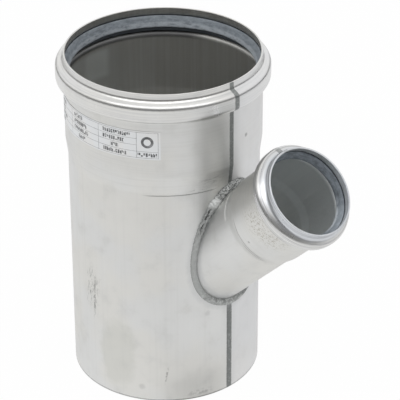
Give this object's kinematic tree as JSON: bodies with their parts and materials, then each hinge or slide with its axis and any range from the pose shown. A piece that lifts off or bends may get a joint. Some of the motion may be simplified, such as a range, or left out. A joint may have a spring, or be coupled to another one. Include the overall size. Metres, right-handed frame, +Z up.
{
  "type": "forty-five degree pipe branch",
  "caption": "Stainless steel push-fit drain pipe branch: a straight run with a socket and rubber seal, and a smaller socketed inlet welded in at forty-five degrees",
  "frame": {"origin": "centre of the run's plain end, on the run's axis", "axes": "+Z up the run from its plain end to its socket, inlet leaning towards +X in the XZ plane"},
  "size_m": [0.1908, 0.1216, 0.201],
  "materials": {
    "run_steel": "pickled",
    "branch_steel": "pickled",
    "weld_steel": "as welded",
    "run_rubber": "matte",
    "branch_rubber": "matte",
    "label_film": "satin"
  },
  "bodies": {
    "root": {"run_pipe": "run_steel", "branch_pipe": "branch_steel", "branch_weld": "weld_steel", "run_seal": "run_rubber", "branch_seal": "branch_rubber", "type_label": "label_film"}
  },
  "joints": []
}
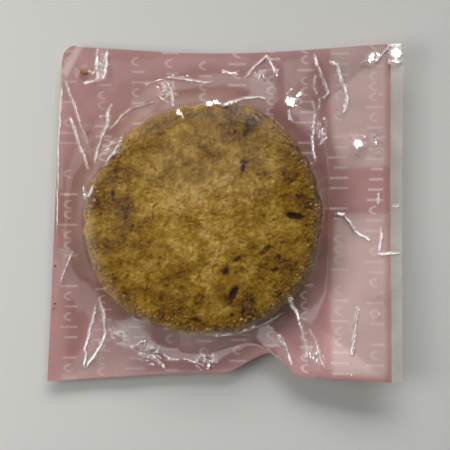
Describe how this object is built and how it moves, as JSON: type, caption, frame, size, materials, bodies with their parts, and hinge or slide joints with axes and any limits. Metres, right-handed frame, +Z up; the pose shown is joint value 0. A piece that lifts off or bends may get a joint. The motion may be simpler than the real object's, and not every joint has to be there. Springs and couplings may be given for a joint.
{
  "type": "wrapped coconut cookie",
  "caption": "Round crumbly coconut cookie sealed in a flat bag with a printed back film and a clear front film.",
  "frame": {"origin": "under the middle of the bag, on the surface it lies on", "axes": "+Z up out of the clear front, +X towards the wide heat-sealed end, +Y along that end"},
  "size_m": [0.0918, 0.087, 0.0115],
  "materials": {
    "baked_crumb": "dry baked crumb, browner towards the rim",
    "printed_film": "dusty pink ink on thin film, with rows of pale strokes",
    "clear_film": "clear creased packing film"
  },
  "bodies": {
    "root": {"cookie": "baked_crumb", "printed_back": "printed_film", "clear_front": "clear_film"}
  },
  "joints": []
}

□ □ □ □ □

THE REQUEST.
Please quote the data above in full, with no line missing.

TASK ANSWER.
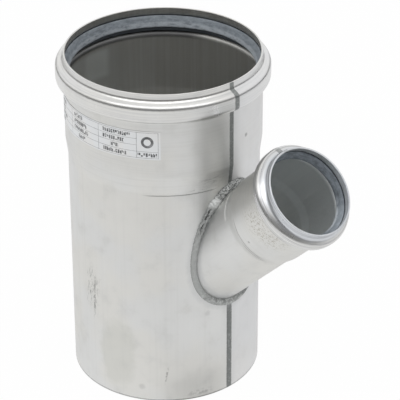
Give this object's kinematic tree as JSON: bodies with their parts and materials, then each hinge or slide with its axis and any range from the pose shown. A piece that lifts off or bends may get a joint. Some of the motion may be simplified, such as a range, or left out. A joint may have a spring, or be coupled to another one. Include the overall size. Metres, right-handed frame, +Z up.
{
  "type": "forty-five degree pipe branch",
  "caption": "Stainless steel push-fit drain pipe branch: a straight run with a socket and rubber seal, and a smaller socketed inlet welded in at forty-five degrees",
  "frame": {"origin": "centre of the run's plain end, on the run's axis", "axes": "+Z up the run from its plain end to its socket, inlet leaning towards +X in the XZ plane"},
  "size_m": [0.1908, 0.1216, 0.201],
  "materials": {
    "run_steel": "pickled",
    "branch_steel": "pickled",
    "weld_steel": "as welded",
    "run_rubber": "matte",
    "branch_rubber": "matte",
    "label_film": "satin"
  },
  "bodies": {
    "root": {"run_pipe": "run_steel", "branch_pipe": "branch_steel", "branch_weld": "weld_steel", "run_seal": "run_rubber", "branch_seal": "branch_rubber", "type_label": "label_film"}
  },
  "joints": []
}
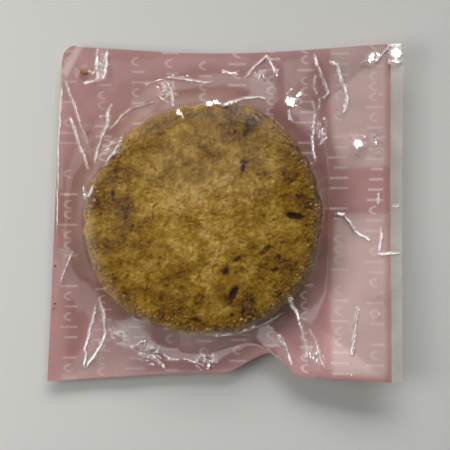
Describe how this object is built and how it moves, as JSON: type, caption, frame, size, materials, bodies with their parts, and hinge or slide joints with axes and any limits. Metres, right-handed frame, +Z up; the pose shown is joint value 0. A piece that lifts off or bends may get a joint. The motion may be simpler than the real object's, and not every joint has to be there. Springs and couplings may be given for a joint.
{
  "type": "wrapped coconut cookie",
  "caption": "Round crumbly coconut cookie sealed in a flat bag with a printed back film and a clear front film.",
  "frame": {"origin": "under the middle of the bag, on the surface it lies on", "axes": "+Z up out of the clear front, +X towards the wide heat-sealed end, +Y along that end"},
  "size_m": [0.0918, 0.087, 0.0115],
  "materials": {
    "baked_crumb": "dry baked crumb, browner towards the rim",
    "printed_film": "dusty pink ink on thin film, with rows of pale strokes",
    "clear_film": "clear creased packing film"
  },
  "bodies": {
    "root": {"cookie": "baked_crumb", "printed_back": "printed_film", "clear_front": "clear_film"}
  },
  "joints": []
}